The Company will not accept liability for any goods that have been subjected to any further process,
manufacture or alteration after the goods have left the Company’s premises.

The Client shall indemnify the Company against all claims, in respect of claims, loss, damage or injury
occurring to any person, firm, company or property and against all actions, suits, claims, demands, charges or expenses in connection therewith for which the Company may become liable in respect of the Goods in the event that the loss, damage or injury shall have been occasioned otherwise than by the negligence of the Company. The Client shall indemnify the Company against all damages, penalties, cost and expenses to which the Company may become liable through any work done or Goods made in accordance with specifications, drawings or special requirements of the Client or where Goods are made to the Client’s specification or instructions either written or verbal which may involve infringement or alleged infringement of a Patent, Registered Design, trade mark, trade name, copyright or other Intellectual Property of a third party or may cause any actionable damage or loss to any third party.

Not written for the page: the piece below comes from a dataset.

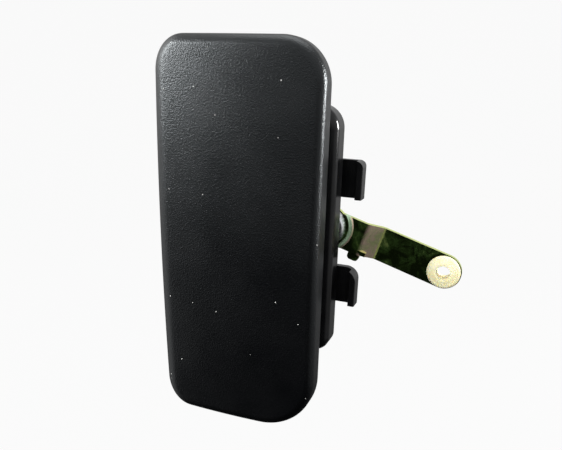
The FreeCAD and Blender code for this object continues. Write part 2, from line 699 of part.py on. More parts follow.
def make_stud_seals():
    """Foam rings that seal the door skin round the studs."""
    seals = []
    for name, side in stud_places():
        body = new_body(f"stud_seal_{name}")
        ring = sketch_on(body, f"seal_ring_{name}", "XZ_Plane")
        for radius in ("seal_radius", "stud_collar_radius"):
            add_circle(ring, 0, side * size("stud_height"), radius)
        pad(body, ring, "Sizes.base_back")
        seals.append(body)
    return group("stud_seals", seals)


# ---------------------------------------------------------------- bell crank
def lever_direction():
    """Unit direction of the outer leg from the pivot, as an angle below +X in degrees."""
    run = size("lever_x") - size("pivot_x")
    drop = size("pivot_z") - size("lever_z")
    return math.degrees(math.atan2(drop, run)), math.hypot(run, drop)


def round_ended_bar(label, length, half_width):
    """Bar along X from the pivot, with a round far end, that trims the sheet to one leg's outline."""
    bar = new_body(label)
    outline = sketch_on(bar, label + "_sketch", "XZ_Plane")
    end, corner = length + half_width, half_width - 0.01
    points = [(0, half_width), (end, half_width), (end, -half_width), (0, -half_width)]
    add_polygon(outline, points, [0, corner, corner, 0])
    pad(bar, outline, f"{THROUGH}", reverse=True)
    return bar


def make_bell_crank():
    """Pressed steel bell crank with joggled outer leg, input arm, hub bead, edge flange and tab."""
    drop_angle, length = lever_direction()
    place = Placement(Vector(size("pivot_x"), 0, size("pivot_z")), Rotation(Vector(0, 1, 0), drop_angle))
    front, thick, step = size("lever_front"), size("lever_thick"), size("joggle_step")
    start, end = size("joggle_start"), size("joggle_end")

    sheet_body = new_body("crank_sheet")
    section = sketch_on(sheet_body, "crank_section", "XY_Plane")
    low, high = front + step, front + step + thick
    bend = 0.7
    tip = length + FAR_OUTSIDE
    profile = [
        (-THROUGH, front), (start, front), (end, low), (tip, low),
        (tip, high), (end - bend, high), (start - bend, front + thick), (-THROUGH, front + thick),
    ]
    add_polygon(section, profile, [0, 3.2, 1.6, 0, 0, 3.4, 1.4, 0])
    sheet_pad = pad(sheet_body, section, f"{2 * THROUGH}")
    sheet_pad.Midplane = True
    bead = doc.addObject("Part::Torus", "hub_bead")
    bind(bead, Radius1="Sizes.bead_radius", Radius2="Sizes.bead_half_thick")
    bead.Placement = Placement(Vector(0, front + size("bead_rise"), 0), Rotation(Vector(1, 0, 0), 90))
    beaded = doc.addObject("Part::Fuse", "beaded_sheet")
    beaded.Base = sheet_body
    beaded.Tool = bead

    half = size("lever_half_width")
    leg = round_ended_bar("crank_leg_outline", length, half)
    arm = round_ended_bar("crank_arm_outline", size("arm_length"), size("arm_half_width"))
    arm.Placement = Placement(Vector(), Rotation(Vector(0, 1, 0), -size("arm_angle") - drop_angle))
    hub = doc.addObject("Part::Cylinder", "crank_hub_outline")
    bind(hub, Radius="Sizes.lever_hub_radius", Height=f"{THROUGH}")
    hub.Placement = Placement(Vector(), Rotation(Vector(1, 0, 0), -90))
    outline = doc.addObject("Part::MultiFuse", "crank_outline")
    outline.Shapes = [leg, arm, hub]
    blank = doc.addObject("Part::Common", "crank_blank")
    blank.Base = beaded
    blank.Tool = outline

    edge = new_body("crank_edge")
    flange = sketch_on(edge, "edge_flange", "YZ_Plane", (0, 0, size("flange_start")))
    depth = size("flange_depth")
    add_polygon(
        flange,
        [(front, -half + thick), (front, -half), (front + depth, -half), (front + depth, -half + thick)],
        [0, 1.6, 0, 0],
    )
    pad(edge, flange, "Sizes.flange_end - Sizes.flange_start")
    tab = sketch_on(edge, "edge_tab", "XZ_Plane", (0, 0, -front - 1.0))
    tab_start, tab_end, drop = size("tab_start"), size("tab_end"), -size("tab_drop")
    root = -half + 1.0
    tab_points = [(tab_start, root), (tab_end, root), (tab_end, drop), (tab_start, drop)]
    add_polygon(tab, tab_points, [0, 0, 1.4, 1.4])
    pad(edge, tab, "Sizes.lever_thick", reverse=True)

    holes = []
    for name, along, radius in (
        ("hub_hole", 0.0, "Sizes.pivot_bush_radius"),
        ("rod_hole", length, "Sizes.rod_shank_radius + Sizes.running_gap"),
    ):
        hole = doc.addObject("Part::Cylinder", name)
        bind(hole, Radius=radius, Height=f"{THROUGH}")
        hole.Placement = Placement(Vector(along, 0, 0), Rotation(Vector(1, 0, 0), -90))
        holes.append(hole)
    cutters = doc.addObject("Part::MultiFuse", "crank_holes")
    cutters.Shapes = holes
    solid = doc.addObject("Part::MultiFuse", "crank_solid")
    solid.Shapes = [blank, edge]
    crank = doc.addObject("Part::Cut", "bell_crank")
    crank.Base = solid
    crank.Tool = cutters
    crank.Label = "bell_crank"
    crank.Placement = place
    return crank


def make_pivot():
    """Shoulder rivet, spring cup, flanged pivot bush and washer, all turned about the pivot."""
    place = at("Sizes.pivot_x", "0", "Sizes.pivot_z")
    radius, head = size("rivet_radius"), size("rivet_head_radius")
    boss, front, thick = size("boss_back"), size("lever_front"), size("lever_thick")
    washer_start = front + thick + 0.15
    washer_end = washer_start + size("washer_thick")
    head_start = washer_end + 0.05
    depth = size("rivet_depth")
    rivet = turned("pivot_rivet", [
        (0, -depth), (radius, -depth), (radius, head_start), (head, head_start),
        (head, head_start + 0.6), (head * 0.75, head_start + 1.5), (head * 0.4, head_start + 1.9),
        (0, head_start + 1.9),
    ], place)
    cup_radius, wall = size("cup_radius"), size("cup_wall")
    cup_end = boss + size("cup_depth")
    cup = turned("spring_cup", [
        (radius, boss), (cup_radius - 0.6, boss), (cup_radius, boss + 0.6), (cup_radius, cup_end),
        (cup_radius - wall, cup_end), (cup_radius - wall, boss + wall), (radius, boss + wall),
    ], place)
    sleeve, flange = size("pivot_bush_radius"), size("pivot_flange_radius")
    inner = radius + size("running_gap")
    bush = turned("pivot_bush", [
        (inner, boss + wall + 0.1), (sleeve - 0.3, boss + wall + 0.1), (sleeve - 0.3, front - 0.8),
        (flange, front - 0.8), (flange, front), (sleeve, front), (sleeve, washer_start - 0.05),
        (inner, washer_start - 0.05),
    ], place)
    washer_radius = size("washer_radius")
    washer = turned("pivot_washer", [
        (radius, washer_start), (washer_radius, washer_start), (washer_radius, washer_end),
        (radius, washer_end),
    ], place)
    notch = sketch_on(cup, "leg_notch", "XY_Plane", (0, 0, -size("notch_below")))
    outside, deep, tall = -cup_radius - 3.0, boss + 2.0, cup_end + 3.0
    inside = -radius - 1.0
    add_polygon(notch, [(inside, deep), (outside, deep), (outside, tall), (inside, tall)])
    pocket(cup, notch, f"{FAR_OUTSIDE}", reverse=True)
    return [rivet, cup, bush, washer]


def make_crank_spring():
    """Torsion spring in the cup; its moving leg hooks round the input arm's far edge."""
    x, z, radius = size("pivot_x"), size("pivot_z"), size("crank_coil_radius")
    wire, pitch = size("crank_wire_radius"), size("crank_coil_pitch")
    turns = int(size("crank_coil_turns"))
    first = size("boss_back") + size("cup_wall") + wire + 0.05
    rings = coil_rings(
        "crank_coil", "crank_coil_radius", "crank_wire_radius", turns,
        Vector(x, first, z), Vector(0, pitch, 0),
    )
    centre = Vector(x, first + pitch * (turns - 1), z)
    arm_turn = Rotation(Vector(0, 1, 0), -size("arm_angle"))
    arm_edge = size("arm_half_width") + wire + 0.1
    corner = centre + arm_turn.multVec(Vector(size("arm_length") * 0.7, 0, arm_edge))
    away = corner - centre
    tangent_turn = math.degrees(math.acos(radius / away.Length))
    start = centre + Rotation(Vector(0, 1, 0), -tangent_turn).multVec(away * (radius / away.Length))
    behind = Vector(corner.x, size("lever_front") + size("lever_thick") + 1.2, corner.z)
    legs = [
        wire_leg("arm_leg", "crank_wire_radius", start, corner),
        wire_leg("arm_hook", "crank_wire_radius", corner, behind),
    ]
    elbow = doc.addObject("Part::Sphere", "hook_elbow")
    bind(elbow, Radius="Sizes.crank_wire_radius")
    elbow.Placement.Base = corner
    spring = doc.addObject("Part::MultiFuse", "crank_spring")
    spring.Shapes = rings + legs + [elbow]
    spring.Label = "crank_spring"
    return spring


def make_rod_bush():
    """Nylon snap bush for the latch rod: dished front flange, shank and rear snap lip."""
    bore, flange, thick = size("rod_bore_radius"), size("rod_flange_radius"), size("rod_flange_thick")
    shank, snap = size("rod_shank_radius"), size("rod_snap_radius")
    front = size("lever_front") + size("joggle_step")
    back = front + size("lever_thick")
    profile = [
        (bore, front - thick - 0.5), (bore + 0.9, front - thick - 0.5), (flange - 0.6, front - thick),
        (flange, front - thick + 0.5), (flange, front - 0.05), (shank, front - 0.05), (shank, back + 0.05),
        (snap, back + 0.05), (shank, back + 2.2), (bore, back + 2.2),
    ]
    return turned("rod_bush", profile, at("Sizes.lever_x", "0", "Sizes.lever_z"))


# ---------------------------------------------------------------- assembly and export
nodes = [
    make_paddle_shell(), make_paddle_carrier(), make_carrier_screws(), make_cam_shoe(),
    make_hinge_bushes(), make_hinge_pin(), make_hinge_pin_clip(), make_paddle_spring(),
    make_base(), make_gasket(), make_stop_bumpers(), make_studs(), make_stud_seals(),
    make_bell_crank(), *make_pivot(), make_crank_spring(), make_rod_bush(),
]
doc.recompute()

for item in doc.Objects:
    if "Invalid" in item.State or "Error" in item.State:
        raise RuntimeError(f"{item.Name} failed: {item.State}")
for node in nodes:
    shape = node.Shape
    if shape.isNull() or not shape.isValid() or not shape.Solids:
        raise RuntimeError(f"{node.Label} is not a valid solid")
    print(f"{node.Label:16s} solids {len(shape.Solids)}  volume {shape.Volume:9.1f} mm3")
    shape.exportStep(f"parts/{node.Label}.step")
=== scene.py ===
"""Looks of a flap-type outside door handle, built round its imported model.

Everything is in metres in the part's own frame: +X towards the hinge side, +Y into the door,
+Z up the handle's long axis.
"""
import json
import logging
import math
from collections.abc import Callable, Sequence
from dataclasses import dataclass, field
from enum import Enum
from functools import cache

import bmesh
import bpy
from mathutils import Matrix, Vector


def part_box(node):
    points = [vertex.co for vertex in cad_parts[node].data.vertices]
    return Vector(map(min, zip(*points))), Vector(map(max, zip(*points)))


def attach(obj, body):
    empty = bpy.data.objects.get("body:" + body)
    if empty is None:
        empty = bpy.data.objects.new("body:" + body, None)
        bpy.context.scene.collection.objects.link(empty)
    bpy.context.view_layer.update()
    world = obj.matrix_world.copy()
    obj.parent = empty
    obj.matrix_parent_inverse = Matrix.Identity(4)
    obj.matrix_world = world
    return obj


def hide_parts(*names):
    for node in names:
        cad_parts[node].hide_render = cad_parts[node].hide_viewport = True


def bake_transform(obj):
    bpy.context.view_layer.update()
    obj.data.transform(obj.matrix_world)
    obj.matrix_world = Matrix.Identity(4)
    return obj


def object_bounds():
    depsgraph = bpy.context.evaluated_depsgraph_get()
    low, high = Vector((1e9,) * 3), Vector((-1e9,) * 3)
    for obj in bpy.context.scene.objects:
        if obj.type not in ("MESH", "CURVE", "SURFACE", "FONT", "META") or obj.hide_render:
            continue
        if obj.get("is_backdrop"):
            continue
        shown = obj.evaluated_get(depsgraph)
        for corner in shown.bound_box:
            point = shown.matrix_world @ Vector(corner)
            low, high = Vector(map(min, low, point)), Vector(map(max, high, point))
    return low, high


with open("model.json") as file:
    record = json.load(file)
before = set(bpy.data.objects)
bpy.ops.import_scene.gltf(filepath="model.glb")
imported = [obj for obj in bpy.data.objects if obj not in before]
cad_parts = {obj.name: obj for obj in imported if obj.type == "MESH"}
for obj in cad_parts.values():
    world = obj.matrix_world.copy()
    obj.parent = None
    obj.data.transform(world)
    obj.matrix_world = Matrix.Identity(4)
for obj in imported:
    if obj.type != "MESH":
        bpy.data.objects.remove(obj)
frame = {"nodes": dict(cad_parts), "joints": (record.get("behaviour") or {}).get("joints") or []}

LOG = logging.getLogger("door_handle")
MM = 0.001
SCREW_HEAD = 2.8 * MM
SHARP_ANGLE = 35.0
WIRE_SHARP_ANGLE = 60.0
MERGE_DISTANCE = 1e-6
WIRE_SIDES = 14
NOISE_MIDDLE = (0.3, 0.7)  # most of a noise texture's values lie between these

Pair = tuple[float, float]
Colour = tuple[float, float, float]
Levels = tuple[Pair, ...]
Stops = Sequence[tuple[float, Colour]]
Inputs = dict[str, object]
Node = bpy.types.Node
Socket = bpy.types.NodeSocket
Mesh = bpy.types.Mesh
Object = bpy.types.Object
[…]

The Company shall have the right to cancel or delay deliveries or to reduce the amount delivered if it is prevented from, or hindered in or delayed in, delivering by normal routes or means of delivering the Goods through any circumstances beyond its control, including but limited to strikes, Acts of God, lock-outs, accidents, war, fire or shortage or unavailability of raw materials from normal sources or routes of supply to the manufacturer.

Every Contract to which these conditions of sale apply shall be construed and operate in accordance with English Law.